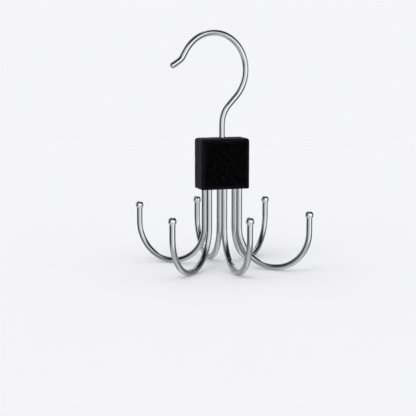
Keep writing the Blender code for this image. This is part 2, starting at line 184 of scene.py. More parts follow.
class CLOSETHOOK_PG_stage(bpy.types.PropertyGroup):
    """Floor, light and camera."""

    backdrop: colour_property("Backdrop", "Colour behind the object", "#f5f5f7")
    floor: colour_property("Floor", "Colour of the floor", "#f4f4f6")
    floor_radius: size_property("Floor radius", "Radius of the floor", 1.4)
    floor_plain: size_property("Floor plain", "Radius inside which the floor doesn't fade", 0.3)
    soft_level: FloatProperty(name="Soft light", description="Even light on matt surfaces",
                              default=0.87, min=0.0)
    key_level: FloatProperty(name="Key light", description="Strength of the soft lamp",
                             default=0.6, min=0.0)
    key_width: angle_property("Key width", "Angle that the soft lamp takes up", 40.0)
    pitch: angle_property("Pitch", "How far the camera looks down", 7.93)
    yaw: angle_property("Yaw", "Turn of the camera from the block's front", 17.83)
    distance: size_property("Distance", "From the lens to the block's underside", 778.7 * MM)
    shift_right: size_property("Right", "Block's underside right of the middle", 9.35 * MM)
    shift_up: size_property("Up", "Block's underside above the middle", 13.89 * MM)
    lens: FloatProperty(name="Lens", description="Focal length in millimetres on a 36 mm sensor",
                        default=100.28, min=10.0)


# What bright metal sees round it, in a dark room: two soft boxes beside the camera, a lit
# backdrop that comes up behind the object and over it, a table below, a wall and two strips.
# Each panel has a name, its span in azimuth from the camera, its span in elevation and the
# blur of its edges, all in degrees, and its level.
ROOM_LEVEL = 0.02
PANELS = (
    ("between the soft boxes", (-27, 60), (-27, 40), 19, 0.44),
    ("left soft box", (-50, 2), (-13, 53), 22, 0.57),
    ("right soft box", (12, 60), (-25, 38), 26, 0.90),
    ("backdrop, over the top", (145, 187), (-13, 92), 4, 1.00),
    ("backdrop, to the left", (190, 241), (-27, 72), 4, 0.39),
    ("table, all round", (-400, 400), (-150, -23), 36, 0.38),
    ("table, in front", (-76, 47), (-150, -20), 26, 0.23),
    ("table, right", (41, 200), (-150, -54), 24, 0.44),
    ("right wall", (43, 153), (-8, 13), 19, 0.25),
    ("right strip", (94, 124), (-13, 10), 4, 0.25),
    ("left strip", (-128, -106), (-7, 22), 14, 0.80),
)


# Small helpers for modelling

def clear_selection():
    """Leave edit mode and select nothing, so that the next operator acts on one piece only."""
    active = bpy.context.view_layer.objects.active
    if active is not None and active.mode != "OBJECT":
        bpy.ops.object.mode_set(mode="OBJECT")
    bpy.ops.object.select_all(action="DESELECT")


def take(piece):
    """Select the piece alone and make it the active one."""
    clear_selection()
    piece.select_set(True)
    bpy.context.view_layer.objects.active = piece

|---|

## Task statement
Quote the entire listing above exactly.

## Output for this task
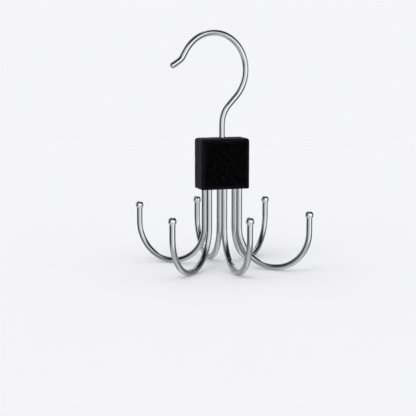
Keep writing the Blender code for this image. This is part 2, starting at line 184 of scene.py. More parts follow.
class CLOSETHOOK_PG_stage(bpy.types.PropertyGroup):
    """Floor, light and camera."""

    backdrop: colour_property("Backdrop", "Colour behind the object", "#f5f5f7")
    floor: colour_property("Floor", "Colour of the floor", "#f4f4f6")
    floor_radius: size_property("Floor radius", "Radius of the floor", 1.4)
    floor_plain: size_property("Floor plain", "Radius inside which the floor doesn't fade", 0.3)
    soft_level: FloatProperty(name="Soft light", description="Even light on matt surfaces",
                              default=0.87, min=0.0)
    key_level: FloatProperty(name="Key light", description="Strength of the soft lamp",
                             default=0.6, min=0.0)
    key_width: angle_property("Key width", "Angle that the soft lamp takes up", 40.0)
    pitch: angle_property("Pitch", "How far the camera looks down", 7.93)
    yaw: angle_property("Yaw", "Turn of the camera from the block's front", 17.83)
    distance: size_property("Distance", "From the lens to the block's underside", 778.7 * MM)
    shift_right: size_property("Right", "Block's underside right of the middle", 9.35 * MM)
    shift_up: size_property("Up", "Block's underside above the middle", 13.89 * MM)
    lens: FloatProperty(name="Lens", description="Focal length in millimetres on a 36 mm sensor",
                        default=100.28, min=10.0)


# What bright metal sees round it, in a dark room: two soft boxes beside the camera, a lit
# backdrop that comes up behind the object and over it, a table below, a wall and two strips.
# Each panel has a name, its span in azimuth from the camera, its span in elevation and the
# blur of its edges, all in degrees, and its level.
ROOM_LEVEL = 0.02
PANELS = (
    ("between the soft boxes", (-27, 60), (-27, 40), 19, 0.44),
    ("left soft box", (-50, 2), (-13, 53), 22, 0.57),
    ("right soft box", (12, 60), (-25, 38), 26, 0.90),
    ("backdrop, over the top", (145, 187), (-13, 92), 4, 1.00),
    ("backdrop, to the left", (190, 241), (-27, 72), 4, 0.39),
    ("table, all round", (-400, 400), (-150, -23), 36, 0.38),
    ("table, in front", (-76, 47), (-150, -20), 26, 0.23),
    ("table, right", (41, 200), (-150, -54), 24, 0.44),
    ("right wall", (43, 153), (-8, 13), 19, 0.25),
    ("right strip", (94, 124), (-13, 10), 4, 0.25),
    ("left strip", (-128, -106), (-7, 22), 14, 0.80),
)


# Small helpers for modelling

def clear_selection():
    """Leave edit mode and select nothing, so that the next operator acts on one piece only."""
    active = bpy.context.view_layer.objects.active
    if active is not None and active.mode != "OBJECT":
        bpy.ops.object.mode_set(mode="OBJECT")
    bpy.ops.object.select_all(action="DESELECT")


def take(piece):
    """Select the piece alone and make it the active one."""
    clear_selection()
    piece.select_set(True)
    bpy.context.view_layer.objects.active = piece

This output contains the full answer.